What annuities typically do not provide are high liquidity and frequent penalty-free access; many contracts include surrender charges and limits on withdrawals. Fees, crediting methods, and contract complexity can reduce effective returns compared with simple savings options.

For consumers who prefer stable returns and predictable payments, products such as Fixed Annuities offer a clearer, lower-risk choice compared with market-linked alternatives.

Common mistakes to avoid

  • Buying without taking surrender periods and fees into account.
  • Failing to match payout timing to actual income needs, which can create cash flow gaps.
  • Overlooking insurer credit quality and the specific contractual guarantees offered.
  • Assuming all annuities are the same—product terms and rider choices vary widely.

Questions to ask an agent

What guarantees does this contract provide, and are those guarantees backed by the insurer's general account? How are fees, rider costs, and surrender charges structured?

What happens to the remaining balance if I die before payments are completed, and what flexibility exists for withdrawals or transfers? If you want detail on specific payout structures, review options such as lifetime income, period-certain payouts, and joint survivorship.

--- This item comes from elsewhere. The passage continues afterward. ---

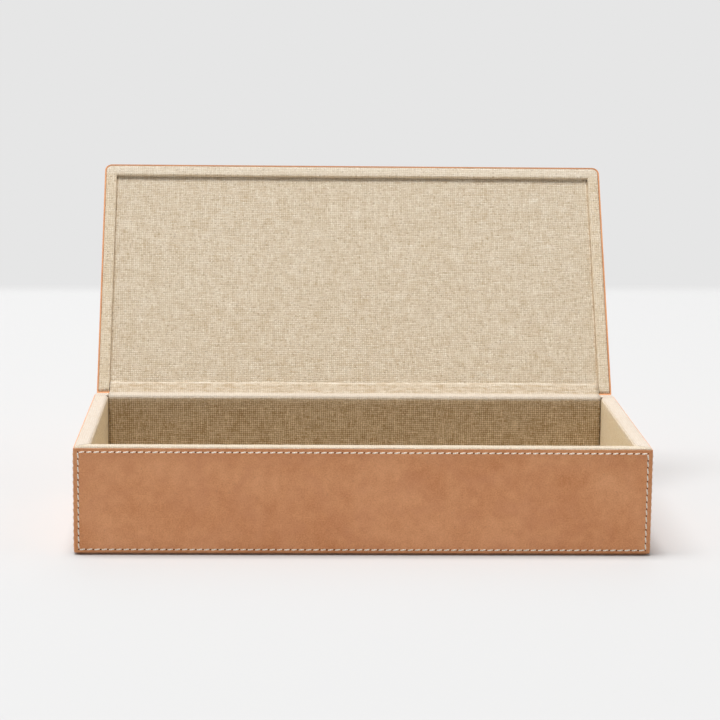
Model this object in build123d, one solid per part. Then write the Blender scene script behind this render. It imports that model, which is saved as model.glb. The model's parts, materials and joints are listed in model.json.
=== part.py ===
"""Stationery box: a long low box of boards, covered outside with natural leather
and lined with linen, with a flat lid on a leather and linen hinge along its back.

Millimetres. +Z is up, +X is the box's right as seen from its front, and the front
looks towards -Y. The origin is the middle of the underside, on the table.
The lid is stored standing open, held by its linen hinge, as it is shown in use.
"""
import os
from math import radians, tan

from build123d import *

# ---- the box as a whole ----
BOX_LENGTH = 356.0  # left to right, over the leather
BOX_DEPTH = 178.0  # front to back, over the leather
BOX_HEIGHT = 68.0  # table to the top of the linen rim
CORNER_R = 1.2  # upright corners of the leather

# ---- sheets and boards ----
LEATHER_T = 1.2  # leather on the walls
LINEN_T = 0.6  # book linen
GLUE_T = 0.05  # glue line between a board and its covering
FELT_T = 1.0  # brown felt under the box
WALL_BOARD_T = 7.9
BASE_BOARD_T = 6.0
CARD_T = 1.2  # card inside the loose linen panels

# ---- rim of the walls ----
RIM_INNER_R = 2.6  # linen rolling over to the inside
RIM_OUTER_R = 1.2
RIM_PROUD = 1.2  # linen showing above the leather's cut edge
LINEN_TURN_IN = 12.0  # linen glued down outside, under the leather

# ---- underside ----
LEATHER_TURN_IN = 14.0  # leather folded under the base board
LEATHER_BEND_R = 1.4  # outside of that fold
FELT_INSET = 1.5  # felt's edge back from the leather
FELT_CORNER_R = 3.0

# ---- floor panel ----
FLOOR_CLEARANCE = 0.3  # round the loose panel, to the wall linings

# ---- lid ----
LID_SIDE_INSET = 1.3  # lid narrower than the box, each side
LID_FRONT_INSET = 1.0
LID_BOARD_T = 5.0
LID_LEATHER_T = 1.0
LID_CORNER_R = 5.0  # front corners, seen from above
LID_EDGE_R = 1.5  # leather rolling over the top edges
LID_EDGE_SETBACK = 0.4  # leather's cut edge behind the linen face
LID_REST_GAP = 0.3  # nap between the closed lid and the rim
BORDER_W = 8.6  # raised border with its leather edge
BORDER_H = 4.8  # border face to the lid board
BORDER_EDGE_R = 0.9  # linen rolling over the border's edges
PANEL_CLEARANCE = 0.4  # round the lid's linen panel
PANEL_EDGE_R = 0.5  # linen panels, along the edges of the face
PANEL_CORNER_R = 1.5  # linen panels, seen from above
PANEL_HINGE_MARGIN = 9.0  # hinge line to the panel's lower edge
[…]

To explore income-focused products and whether one fits your plan, consider resources on Income Annuities for examples of how payouts can be structured to cover recurring retirement expenses.

Next steps

Gather estimates of your projected retirement expenses, other income sources, and the portion you want guaranteed. Compare contract features, surrender schedules, and insurer ratings before deciding.

If you want personalized help, talk to an agent to review suitable product types and riders and to run illustration scenarios based on your goals.

Frequently Asked Questions

How are annuity earnings taxed?

Earnings in many annuities grow tax deferred and are taxed as ordinary income when withdrawn, not as capital gains.

Can I access my money if my circumstances change?

Most annuities have surrender periods and withdrawal limits; some contracts include penalty-free withdrawal provisions, but full access is often restricted.

Are annuity guarantees risky?

Guarantees depend on the insurer's financial strength; they are not government-backed like FDIC insurance but are contract obligations of the issuing company.

Will an annuity protect against inflation?

Some annuities offer inflation riders or cost-of-living adjustments, but these add cost and must be evaluated against benefit levels.